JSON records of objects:
======

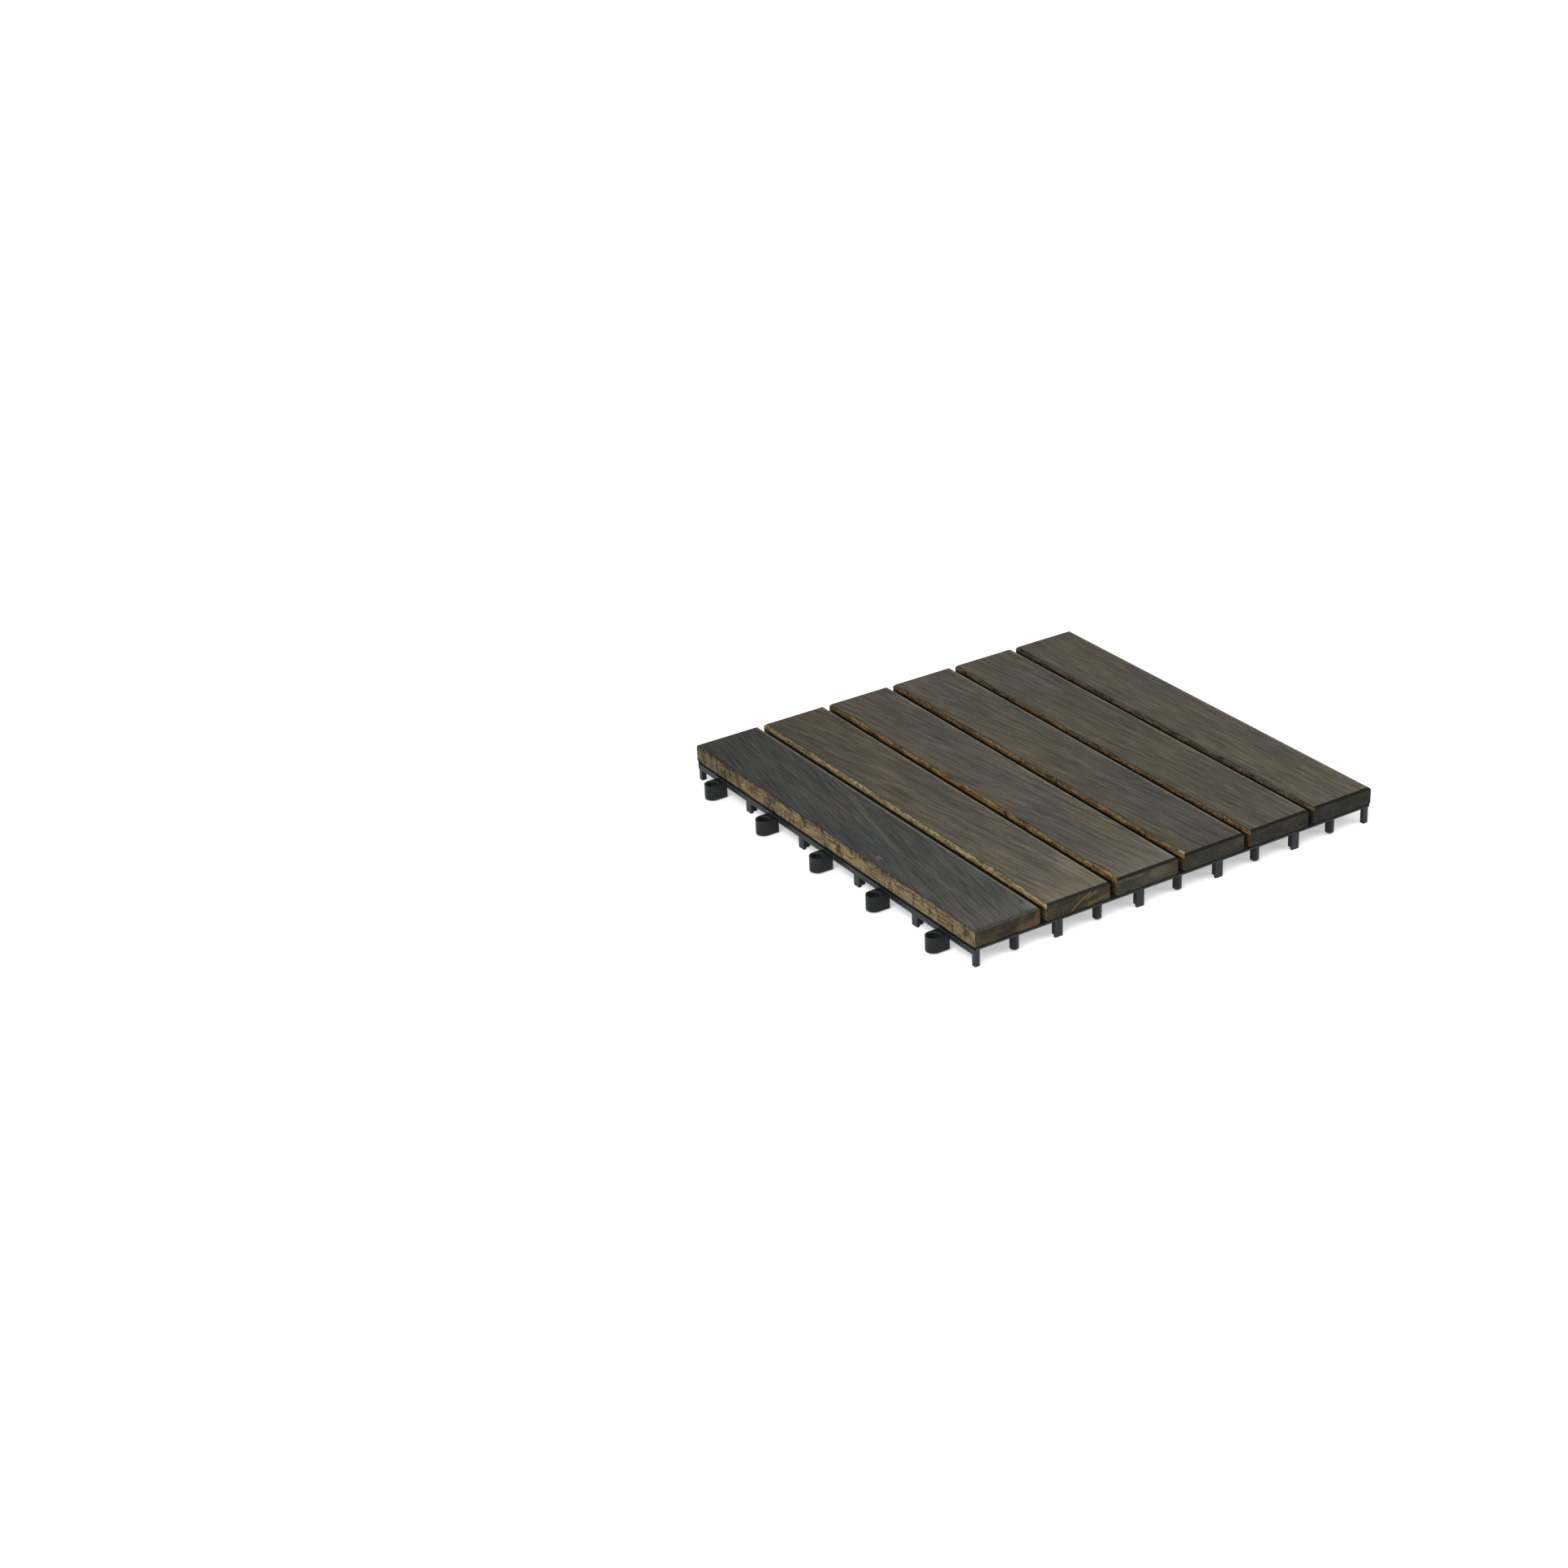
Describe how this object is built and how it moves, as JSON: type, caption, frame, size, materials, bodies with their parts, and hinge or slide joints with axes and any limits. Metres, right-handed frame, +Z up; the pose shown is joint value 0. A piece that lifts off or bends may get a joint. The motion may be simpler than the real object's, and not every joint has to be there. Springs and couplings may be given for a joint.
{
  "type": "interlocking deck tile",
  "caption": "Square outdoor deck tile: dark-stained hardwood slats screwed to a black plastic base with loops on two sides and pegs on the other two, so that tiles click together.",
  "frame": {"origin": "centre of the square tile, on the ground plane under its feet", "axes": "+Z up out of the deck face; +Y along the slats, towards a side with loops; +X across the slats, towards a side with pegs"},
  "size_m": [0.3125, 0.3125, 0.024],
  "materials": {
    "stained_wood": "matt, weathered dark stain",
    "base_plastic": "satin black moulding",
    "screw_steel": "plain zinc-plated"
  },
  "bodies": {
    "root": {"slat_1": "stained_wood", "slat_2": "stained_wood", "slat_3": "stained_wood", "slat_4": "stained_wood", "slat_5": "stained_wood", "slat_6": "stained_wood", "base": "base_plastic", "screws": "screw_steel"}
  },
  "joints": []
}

======

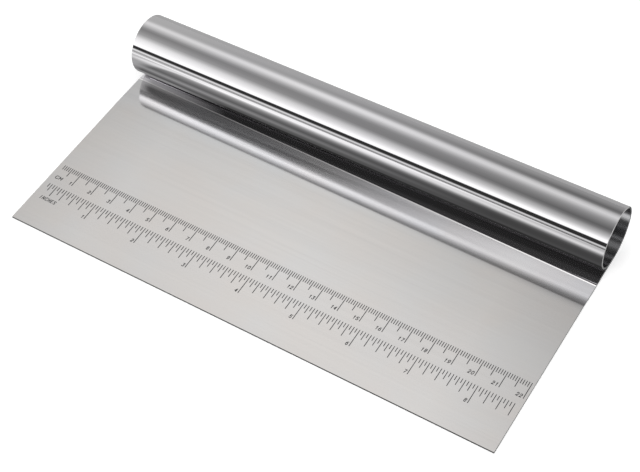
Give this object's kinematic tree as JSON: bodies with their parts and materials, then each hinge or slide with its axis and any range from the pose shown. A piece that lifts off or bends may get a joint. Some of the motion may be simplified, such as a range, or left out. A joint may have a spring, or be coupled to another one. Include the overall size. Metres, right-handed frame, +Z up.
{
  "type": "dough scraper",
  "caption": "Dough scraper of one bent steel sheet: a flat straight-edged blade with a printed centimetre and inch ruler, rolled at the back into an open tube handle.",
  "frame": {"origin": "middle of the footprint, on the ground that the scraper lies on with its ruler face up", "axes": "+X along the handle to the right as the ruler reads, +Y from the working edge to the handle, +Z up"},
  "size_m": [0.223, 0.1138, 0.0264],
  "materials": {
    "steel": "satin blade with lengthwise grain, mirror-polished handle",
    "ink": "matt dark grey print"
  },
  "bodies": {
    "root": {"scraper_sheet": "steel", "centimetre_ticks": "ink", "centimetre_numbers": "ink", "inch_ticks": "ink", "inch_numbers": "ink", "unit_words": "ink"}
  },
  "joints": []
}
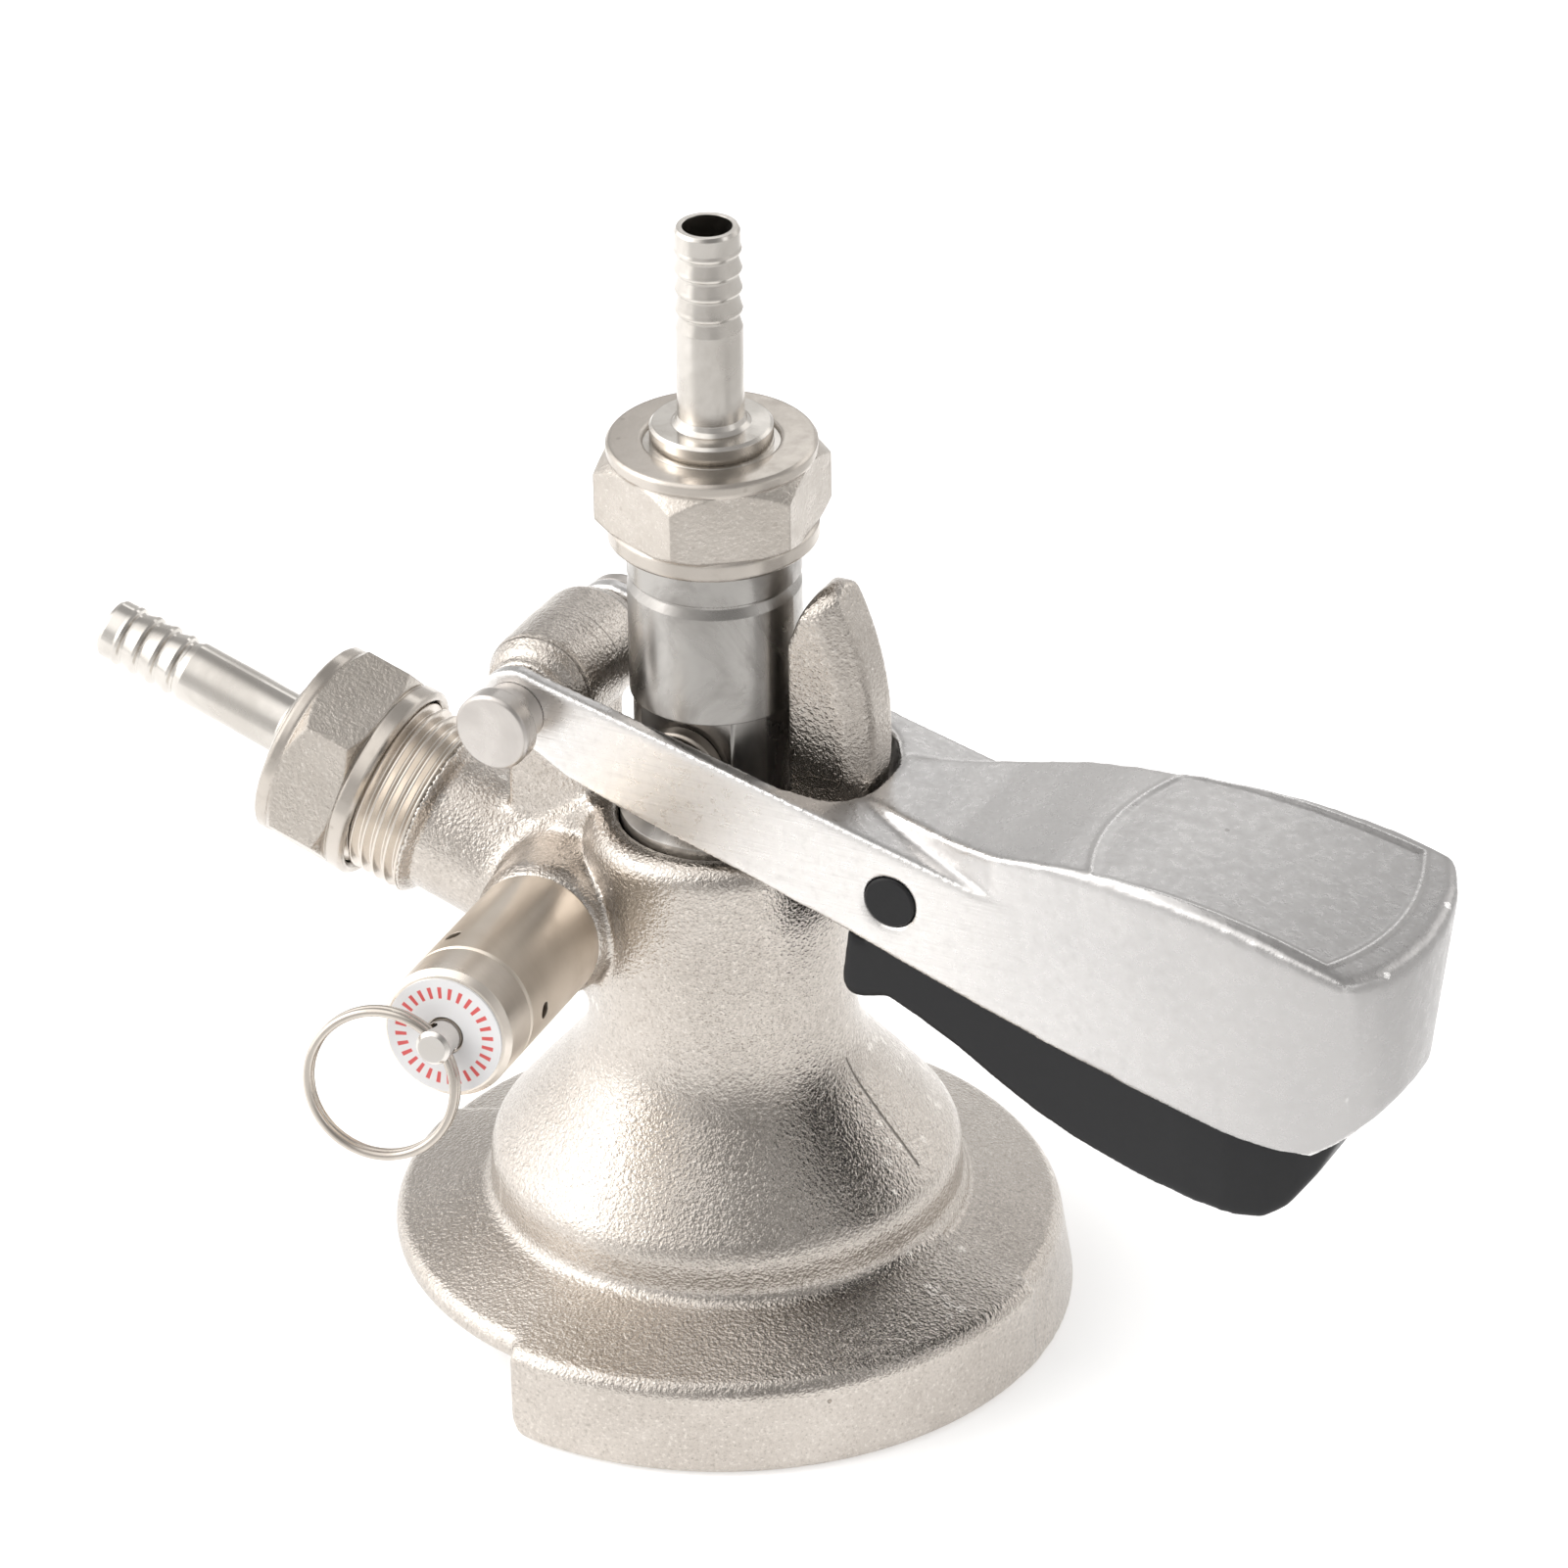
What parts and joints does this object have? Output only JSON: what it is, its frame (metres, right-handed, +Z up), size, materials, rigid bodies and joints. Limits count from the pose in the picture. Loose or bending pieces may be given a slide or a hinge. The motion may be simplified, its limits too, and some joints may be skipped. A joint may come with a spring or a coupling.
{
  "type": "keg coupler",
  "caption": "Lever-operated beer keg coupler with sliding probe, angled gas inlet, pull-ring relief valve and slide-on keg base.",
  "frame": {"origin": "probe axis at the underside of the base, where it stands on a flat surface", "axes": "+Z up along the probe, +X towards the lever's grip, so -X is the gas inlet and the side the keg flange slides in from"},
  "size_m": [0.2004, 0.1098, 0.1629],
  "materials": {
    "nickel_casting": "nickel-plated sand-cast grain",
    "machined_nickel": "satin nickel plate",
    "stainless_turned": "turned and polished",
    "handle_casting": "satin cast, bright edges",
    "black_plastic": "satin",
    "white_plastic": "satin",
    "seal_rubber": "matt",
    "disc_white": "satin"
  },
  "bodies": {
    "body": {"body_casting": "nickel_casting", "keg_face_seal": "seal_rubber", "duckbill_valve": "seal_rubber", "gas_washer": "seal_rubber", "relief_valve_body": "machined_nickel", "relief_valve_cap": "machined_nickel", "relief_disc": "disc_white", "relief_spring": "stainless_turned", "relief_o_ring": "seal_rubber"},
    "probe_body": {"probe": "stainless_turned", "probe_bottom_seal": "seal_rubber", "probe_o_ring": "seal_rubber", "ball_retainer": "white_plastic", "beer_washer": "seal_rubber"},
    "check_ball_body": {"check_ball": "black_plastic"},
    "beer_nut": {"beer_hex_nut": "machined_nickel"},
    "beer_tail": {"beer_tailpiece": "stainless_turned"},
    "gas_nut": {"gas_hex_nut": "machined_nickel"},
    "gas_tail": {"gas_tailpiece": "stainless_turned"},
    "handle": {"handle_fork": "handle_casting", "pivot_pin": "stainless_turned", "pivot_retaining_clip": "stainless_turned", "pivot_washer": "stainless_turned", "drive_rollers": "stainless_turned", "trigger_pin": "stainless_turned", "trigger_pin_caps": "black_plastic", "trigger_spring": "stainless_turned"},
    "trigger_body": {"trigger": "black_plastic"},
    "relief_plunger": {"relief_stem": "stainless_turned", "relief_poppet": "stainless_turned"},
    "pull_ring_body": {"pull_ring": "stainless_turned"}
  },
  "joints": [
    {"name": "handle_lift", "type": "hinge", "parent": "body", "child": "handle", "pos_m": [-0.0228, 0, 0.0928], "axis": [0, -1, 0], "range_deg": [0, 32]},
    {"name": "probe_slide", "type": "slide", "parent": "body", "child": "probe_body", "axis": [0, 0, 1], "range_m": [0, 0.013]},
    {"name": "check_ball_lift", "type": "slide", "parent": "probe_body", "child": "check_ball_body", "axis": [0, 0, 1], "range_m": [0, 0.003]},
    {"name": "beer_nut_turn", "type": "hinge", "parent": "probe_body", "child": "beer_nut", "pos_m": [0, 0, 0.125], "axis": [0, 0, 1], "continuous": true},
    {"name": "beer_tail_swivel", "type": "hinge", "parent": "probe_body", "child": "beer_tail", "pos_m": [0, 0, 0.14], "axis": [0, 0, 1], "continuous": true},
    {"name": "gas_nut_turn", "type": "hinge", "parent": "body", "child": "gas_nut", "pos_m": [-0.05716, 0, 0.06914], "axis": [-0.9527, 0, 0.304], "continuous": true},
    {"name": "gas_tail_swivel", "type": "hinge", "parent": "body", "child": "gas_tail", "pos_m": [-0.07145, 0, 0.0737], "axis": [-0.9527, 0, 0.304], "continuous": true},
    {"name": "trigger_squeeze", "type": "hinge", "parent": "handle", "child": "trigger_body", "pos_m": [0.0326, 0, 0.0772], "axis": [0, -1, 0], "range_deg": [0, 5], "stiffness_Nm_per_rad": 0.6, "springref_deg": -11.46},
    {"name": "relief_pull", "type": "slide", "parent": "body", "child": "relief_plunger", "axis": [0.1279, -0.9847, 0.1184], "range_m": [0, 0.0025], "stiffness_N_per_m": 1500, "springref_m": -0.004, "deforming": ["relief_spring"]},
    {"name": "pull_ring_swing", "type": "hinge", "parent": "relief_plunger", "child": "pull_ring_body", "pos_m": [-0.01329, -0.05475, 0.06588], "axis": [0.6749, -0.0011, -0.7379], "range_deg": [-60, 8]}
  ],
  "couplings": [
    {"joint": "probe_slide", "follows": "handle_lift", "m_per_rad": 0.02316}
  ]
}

======

WHAT THE TASK REQUIRES:
Isolate the lines that hold the word "joints" and copy all of them.

PROBLEM SOLUTION:
Describe how this object is built and how it moves, as JSON: type, caption, frame, size, materials, bodies with their parts, and hinge or slide joints with axes and any limits. Metres, right-handed frame, +Z up; the pose shown is joint value 0. A piece that lifts off or bends may get a joint. The motion may be simpler than the real object's, and not every joint has to be there. Springs and couplings may be given for a joint.
  "joints": []
  "joints": []
What parts and joints does this object have? Output only JSON: what it is, its frame (metres, right-handed, +Z up), size, materials, rigid bodies and joints. Limits count from the pose in the picture. Loose or bending pieces may be given a slide or a hinge. The motion may be simplified, its limits too, and some joints may be skipped. A joint may come with a spring or a coupling.
  "joints": [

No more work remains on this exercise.